SUSQUEHANNA TOWNSHIP – The deadline to file your taxes is April 18, but you’re not alone if you haven’t started them yet.
Those who make low- to moderate-level incomes could qualify to get their taxes done for free as part of the Internal Revenue Service’s Volunteer Income Tax Assistance Program, or VITA. It helps people get the credits and money they’re entitled to at tax time.
Angela Lucci helped Gloria Emerson file her taxes Saturday. Lucci asked plenty of questions to make sure her return was accurate.
“We do get pro bono hours as a student for volunteering,” Lucci said.
Lucci is one of about 25 volunteers at the Widener University Commonwealth Law School in Harrisburg.
“A lot of times when you think of taxes, you think, ‘Oh my gosh, it’s just numbers and forms that I need to fill out and send my money to the government or get my money back from them,’ but this puts a human face to a human interaction,” Lucci said.
“I like coming to this place because they’re very pleasant people, and they talk to you. They give you smiles. I really like this place, and it’s free,” Emerson said.

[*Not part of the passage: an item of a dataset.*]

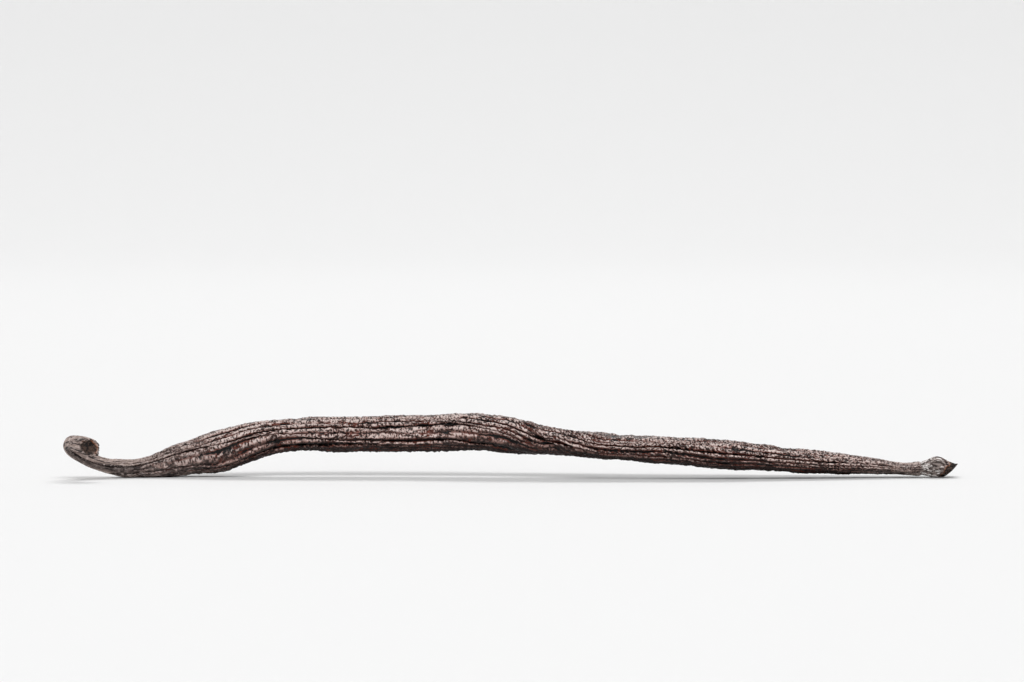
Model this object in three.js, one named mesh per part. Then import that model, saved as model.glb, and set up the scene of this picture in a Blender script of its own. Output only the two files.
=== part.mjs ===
// A cured vanilla pod, lying on a flat surface. Millimetres, +X along the pod from its curled
// stem end to its blossom end, +Z up, with the origin under the middle of its box.
//
// The pod is one solid. It starts as a straight spindle turned on a lathe, whose skin is then
// shrunk to a flattened, ribbed section, turned about its own length and bent along a centreline.
import * as THREE from "three";

// The centreline: out of the torn end, round the curl, down under the stem, over a low arch and
// down to the blossom scar.
const CENTRELINE = [
  [-79.3, -6.8, 6.4],
  [-81.0, -6.3, 6.9],
  [-82.6, -5.4, 7.1],
  [-83.35, -4.2, 6.6],
  [-83.0, -3.2, 5.6],
  [-81.8, -2.75, 4.7],
  [-80.2, -2.4, 3.8],
  [-78.3, -2.0, 2.95],
  [-76.0, -1.6, 2.2],
  [-72.3, -0.9, 1.7],
  [-68.0, -0.1, 1.95],
  [-62.5, 0.6, 3.2],
  [-55.0, 1.3, 4.75],
  [-46.5, 1.9, 7.2],
  [-39.0, 2.2, 8.0],
  [-28.0, 2.2, 8.0],
  [-15.0, 1.6, 8.25],
  [-4.3, 0.8, 8.5],
  [8.0, -0.3, 7.25],
  [22.0, -1.5, 6.0],
  [41.0, -2.2, 4.7],
  [58.0, -1.5, 3.3],
  [72.0, -0.7, 2.2],
  [78.5, -0.4, 1.6],
  [82.5, -0.4, 1.8],
  [86.8, -0.3, 1.4],
];

// Across the pod is level along its body, and square to the curl's own plane along its curl.
const BODY_SIDE = [0, 1, 0];
const CURL_SIDE = [0.36, 0.8, 0.47];
const CURL_ENDS = 9;
const BODY_STARTS = 24;

// Section sizes, each a run of [distance along the centreline, value].
const WIDE_AXIS = [
  [0, 3.5], [5, 2.5], [12.5, 2.8], [19, 3.5], [29, 6.0], [37, 8.0], [51, 6.3], [75, 6.9], [88, 6.9],
  [104, 7.7], [130, 7.3], [150, 5.9], [169, 3.8], [173.7, 4.0], [176.4, 4.9], [178.8, 3.4],
];
const THIN_AXIS = [
  [0, 3.2], [5, 2.4], [19, 3.0], [29, 4.0], [40, 4.8], [62, 5.0], [97, 5.4], [104, 4.9], [113, 4.5],
  [123, 5.0], [133, 5.4], [148, 4.3], [157.5, 3.9], [163.5, 3.0], [169.5, 2.2], [173.5, 2.7],
  [176.4, 3.9], [178.8, 2.7],
];
// How far the wide axis is turned up from level: on edge along the stem half, then twisted flat.
const TURN_DEGREES = [[0, 90], [45, 86], [78, 88], [90, 112], [101, 160], [112, 184], [150, 188], [172, 182]];
// How square the section is: 2 is an ellipse, less is a lozenge, more a rounded box.
const SQUARENESS = [[0, 2], [40, 2.3], [120, 2.3], [160, 2], [173.5, 1.8], [176.4, 1.35]];

// The ribs: rounded crests between sharp grooves that wander, deepen and fade along the pod.
const RIBS = 17;
const GROOVE_DEPTH = 0.28;
const GROOVE_VARIES = 0.22;
const CREST_HEIGHT = 0.2;
const CREST_VARIES = 0.16;
const CREST_ROUNDNESS = 0.7;
const RIB_WANDER = 0.13;
// How much of that relief each stretch of the pod has.
const RELIEF = [[0, 0.2], [12, 0.3], [25, 0.6], [40, 1], [150, 1], [164, 0.6], [173, 0.35]];
// Single grooves that sank in deeper as the pod dried.
const SUNKEN_FOLDS = [
  { groove: 3, middle: 15, halfLength: 10, depth: 0.5 },
  { groove: 6, middle: 48, halfLength: 16, depth: 0.5 },
  { groove: 3, middle: 58, halfLength: 24, depth: 0.6 },
  { groove: 5, middle: 78, halfLength: 24, depth: 0.55 },
  { groove: 12, middle: 60, halfLength: 26, depth: 0.6 },
  { groove: 14, middle: 112, halfLength: 26, depth: 0.6 },
  { groove: 1, middle: 118, halfLength: 24, depth: 0.6 },
  { groove: 16, middle: 132, halfLength: 26, depth: 0.55 },
  { groove: 9, middle: 130, halfLength: 26, depth: 0.6 },
];
// Short dents across the ribs: where the twist creased the skin, and two small nips on top. Each
// sits at a distance and an angle round the section, and leans along the pod as it goes round.
const DENTS = [
  { distance: 99.8, width: 1.3, degrees: 25, spread: 48, lean: 0.08, depth: 0.9 },
  { distance: 113, width: 1.6, degrees: 266, spread: 40, lean: -0.03, depth: 0.45 },
  { distance: 146.8, width: 1.9, degrees: 262, spread: 40, lean: 0.03, depth: 0.4 },
];
// The whole section swells and narrows a little, and its three carpels make it three-sided.
const LUMP_SHARE = 0.045;
const CARPELS = 3;
const CARPEL_SHARE = 0.05;
const CARPEL_START = 0.8;

// Each end is cut on a slant, in millimetres along per millimetre off the axis: the torn stem
// faces out of its curl, and the blossom scar faces down. The slant is gone by its reach.
const STEM_SLANT = { side: -0.8, up: -0.6, reach: 5 };
const TIP_SLANT = { side: 0.1, up: 0.85, reach: 3.5 };
// Both cut faces are shallow dishes inside a rim: [reach from the axis, depth].
const DISH = [[0, 0.35], [0.45, 0.5], [0.8, 0.12]];

// Slow waves that add up to a repeatable wobble, and the keys that tell its users apart.
const WOBBLE_WAVES = [
  { share: 0.5, rate: 0.11, keyStep: 2.4, start: 0 },
  { share: 0.32, rate: 0.23, keyStep: 4.1, start: 1.3 },
  { share: 0.18, rate: 0.47, keyStep: 7.7, start: 2.1 },
];
const WOBBLE = {
  crest: { key: 20, pace: 1.3 },
  lump: { key: 50, pace: 2.1 },
  turn: { key: 31, pace: 0.7 },
  shear: { key: 1.8, pace: 1 },
};

// The mesh: columns run along the ribs, and rings sit closer where the pod bends, twists or ends.
const COLUMNS = 3 * RIBS;
const RING_STEPS = [
  { until: 16, step: 0.9 },
  { until: 31, step: 1.7 },
  { until: 94, step: 2.7 },
  { until: 106, step: 1.1 },
  { until: 164, step: 2.5 },
  { until: 178.4, step: 0.8 },
];
const LENGTH_STEPS = 800;
const SKIN_RGB = 0x35231d;

const { clamp, degToRad, euclideanModulo, lerp, radToDeg, smoothstep } = THREE.MathUtils;

// A smooth value from a run of [distance, value] pairs.
function along(run, distance) {
  const next = run.findIndex(([at]) => at > distance);
  if (next === 0) return run[0][1];
  if (next < 0) return run[run.length - 1][1];
  const [from, a] = run[next - 1];
  const [to, b] = run[next];
  return lerp(a, b, smoothstep(distance, from, to));
}

// A wobble between -1 and 1 that differs for each key.
function wobble(distance, key) {
  return WOBBLE_WAVES.reduce(
    (sum, { share, rate, keyStep, start }) => sum + share * Math.sin(distance * rate + key * keyStep + start),
    0,
  );
}

// How deep one groove is of itself at one place along the pod.
function grooveDepth(groove, distance) {
  return GROOVE_DEPTH + GROOVE_VARIES * wobble(distance, groove);
}

// How much deeper one groove has sunk there.
function foldDepth(groove, distance) {
  return SUNKEN_FOLDS.filter((fold) => fold.groove === groove).reduce(
    (sum, fold) => sum + fold.depth * Math.exp(-(((distance - fold.middle) / fold.halfLength) ** 2)),
    0,
  );
}

// How deep the dents are at one place.
function dentDepth(distance, angle) {
  return DENTS.reduce((sum, dent) => {
    const round = euclideanModulo(radToDeg(angle) - dent.degrees + 180, 360) - 180;
    const on = distance - dent.distance - dent.lean * round;
    return sum + dent.depth * Math.exp(-((on / dent.width) ** 2) - (round / dent.spread) ** 2);
  }, 0);
}

// How far the skin stands out of its plain section at one place.
function relief(distance, angle) {
  const cell = (angle / (2 * Math.PI)) * RIBS;
  const rib = Math.floor(cell) % RIBS;
  const next = (rib + 1) % RIBS;
  const across = cell - Math.floor(cell);
  const { key, pace } = WOBBLE.crest;
  const crest = CREST_HEIGHT + CREST_VARIES * wobble(distance * pace, rib + key);
  const roundness = Math.sin(Math.PI * across) ** CREST_ROUNDNESS;
  const share = smoothstep(across, 0, 1);
  const groove = lerp(grooveDepth(rib, distance), grooveDepth(next, distance), share);
  const fold = lerp(foldDepth(rib, distance), foldDepth(next, distance), share);
  const plain = along(RELIEF, distance) * (crest * roundness - groove * (1 - roundness));
  return plain - fold * (1 - roundness) - dentDepth(distance, angle);
}

// A power that keeps the sign, for the section's squareness.
function signedPower(value, power) {
  return Math.sign(value) * Math.abs(value) ** power;
}

// The section at one place: how far the skin is from the axis, to the side and up.
function sectionPoint(distance, angle) {
  const { lump, turn, shear } = WOBBLE;
  const swell = LUMP_SHARE * wobble(distance * lump.pace, lump.key);
  const size = 1 + swell + CARPEL_SHARE * Math.cos(CARPELS * angle + CARPEL_START);
  const wide = (along(WIDE_AXIS, distance) / 2) * size;
  const thin = (along(THIN_AXIS, distance) / 2) * size;

  const whole = wobble(distance * turn.pace, turn.key);
  const local = wobble(distance * shear.pace, shear.key * Math.cos(angle));
  const wandered = angle + RIB_WANDER * (whole + local);
  const power = 2 / along(SQUARENESS, distance);
  const cos = Math.cos(wandered);
  const sin = Math.sin(wandered);
  const outward = new THREE.Vector2(cos / wide, sin / thin).setLength(relief(distance, angle));
  return new THREE.Vector2(wide * signedPower(cos, power), thin * signedPower(sin, power))
    .add(outward)
    .rotateAround(new THREE.Vector2(), degToRad(along(TURN_DEGREES, distance)));
}

const curve = new THREE.CatmullRomCurve3(CENTRELINE.map((p) => new THREE.Vector3(...p)));
curve.arcLengthDivisions = LENGTH_STEPS;
const podLength = curve.getLength();
const bodySide = new THREE.Vector3(...BODY_SIDE);
const curlSide = new THREE.Vector3(...CURL_SIDE);

// A point of the pod: its distance along, angle round, and reach from the axis (0) to the skin (1).
function podPoint(distance, angle, reach) {
  const offset = sectionPoint(distance, angle).multiplyScalar(reach);
  const stemShare = 1 - smoothstep(distance, 0, STEM_SLANT.reach);
  const tipShare = smoothstep(distance, podLength - TIP_SLANT.reach, podLength);
  const slanted =
    distance +
    stemShare * (STEM_SLANT.side * offset.x + STEM_SLANT.up * offset.y) +
    tipShare * (TIP_SLANT.side * offset.x + TIP_SLANT.up * offset.y);

  // Past either end of the centreline the pod runs straight on.
  const on = clamp(slanted, 0, podLength);
  const heading = curve.getTangentAt(on / podLength);
  const across = curlSide.clone().lerp(bodySide, smoothstep(on, CURL_ENDS, BODY_STARTS));
  const side = across.projectOnPlane(heading).normalize();
  const up = new THREE.Vector3().crossVectors(heading, side);
  const point = curve
    .getPointAt(on / podLength)
    .addScaledVector(heading, slanted - on)
    .addScaledVector(side, offset.x)
    .addScaledVector(up, offset.y);
  // What would reach below the surface it lies on is pressed flat.
  point.z = Math.max(point.z, 0);
  return point;
}

// Where each ring sits: how far along and how far out from the axis.
function ringPlaces() {
  const rings = DISH.map(([reach, depth]) => ({ distance: depth, reach }));
  let distance = 0;
  for (const { until, step } of RING_STEPS)
    for (; distance < until; distance += step) rings.push({ distance, reach: 1 });
  rings.push({ distance: podLength, reach: 1 });
  for (const [reach, depth] of DISH.toReversed()) rings.push({ distance: podLength - depth, reach });
  return rings;
}

// The straight spindle, then every vertex moved to its place on the pod.
function podGeometry() {
  const rings = ringPlaces();
  const profile = rings.map(({ distance, reach }) => new THREE.Vector2(reach, distance));
  const geometry = new THREE.LatheGeometry(profile, COLUMNS);
  geometry.deleteAttribute("normal");
  geometry.deleteAttribute("uv");
  const position = geometry.getAttribute("position");
  for (let column = 0; column <= COLUMNS; column++)
    rings.forEach(({ distance, reach }, ring) => {
      const angle = ((column % COLUMNS) / COLUMNS) * 2 * Math.PI;
      const point = podPoint(distance, angle, reach);
      position.setXYZ(column * rings.length + ring, point.x, point.y, point.z);
    });
  geometry.computeBoundingBox();
  const middle = geometry.boundingBox.getCenter(new THREE.Vector3());
  return geometry.translate(-middle.x, -middle.y, 0);
}

const skin = new THREE.MeshStandardMaterial({ color: SKIN_RGB, roughness: 0.5, metalness: 0 });
const pod = new THREE.Mesh(podGeometry(), skin);
pod.name = "pod";

const part = new THREE.Group();
part.add(pod);
export default part;
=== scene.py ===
"""A cured vanilla pod on a white studio sweep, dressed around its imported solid.

The solid is the whole pod, so one piece of skin replaces it. The skin runs along the same
centreline with the same sections, ribs, folds and dents, and adds what the solid leaves out: fine
wrinkles, puckers, grains, the ragged torn stem, the blossom's scar and the finish of a cured pod.
The pod's sizes are in millimetres until its mesh is written, and the studio's are in metres.
"""

from __future__ import annotations

import logging
import math
from bisect import bisect_right
from dataclasses import dataclass, field
from enum import Enum
from typing import Any

import bmesh
import bpy
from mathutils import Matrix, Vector, noise
from mathutils.geometry import interpolate_bezier

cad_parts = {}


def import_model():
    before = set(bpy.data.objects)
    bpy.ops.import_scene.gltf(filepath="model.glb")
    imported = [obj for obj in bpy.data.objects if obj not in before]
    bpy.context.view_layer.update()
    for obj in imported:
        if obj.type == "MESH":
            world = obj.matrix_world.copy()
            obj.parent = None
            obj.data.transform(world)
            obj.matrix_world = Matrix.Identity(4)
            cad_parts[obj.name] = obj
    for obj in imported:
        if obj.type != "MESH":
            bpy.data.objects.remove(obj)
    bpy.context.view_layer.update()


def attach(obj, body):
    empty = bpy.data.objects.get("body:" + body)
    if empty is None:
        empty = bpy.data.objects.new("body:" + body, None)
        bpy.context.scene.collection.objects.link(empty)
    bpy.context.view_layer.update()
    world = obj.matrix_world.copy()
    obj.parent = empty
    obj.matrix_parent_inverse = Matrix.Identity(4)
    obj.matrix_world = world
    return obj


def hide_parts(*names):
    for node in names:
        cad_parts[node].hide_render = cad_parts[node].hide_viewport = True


LOG = logging.getLogger("vanilla_pod")
MM = 0.001
Pair = tuple[float, float]
Pairs = tuple[Pair, ...]
Triple = tuple[float, float, float]
RingVerts = list[tuple[bmesh.types.BMVert, int]]


class Spot(Enum):
    """The vertex attributes that the skin's finish reads."""

    STRAIGHT = "straight"
    HOLLOW = "hollow"
    RAISED = "raised"
    LEVEL = "level"
    DRYNESS = "dryness"
    SCAR = "scar"
    CUT = "cut"


# ---------------------------------------------------------------------------
# The pod's form
# ---------------------------------------------------------------------------


def smooth_share(value: float, low: float, high: float) -> float:
    """Ease a value into a share.

    Args:
        value: The value to place.
        low: Where the share is 0.
        high: Where the share is 1.

    Returns:
        The eased share, from 0 to 1.
    """
    share = min(max((value - low) / (high - low), 0.0), 1.0)
    return share * share * (3.0 - 2.0 * share)


def mix(low: float, high: float, share: float) -> float:
    """Return the value a share of the way from low to high."""
    return low + (high - low) * share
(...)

Emerson is one of about 250 people the university helps each year. The United Way of the Capital Region has more than a dozen partners in Dauphin, Cumberland and Perry counties.
“By partnering with the United Way, we’ve been able to expand and grow the program into a number of different communities and locations,” said Michael Hussey, associate dean of academic affairs and a law professor at the Widener University Commonwealth Law School.
“I’ve had clients that weren’t expecting a return and then start crying because they’re actually getting a refund back, and it’s in an amount they were not expecting,” Lucci said.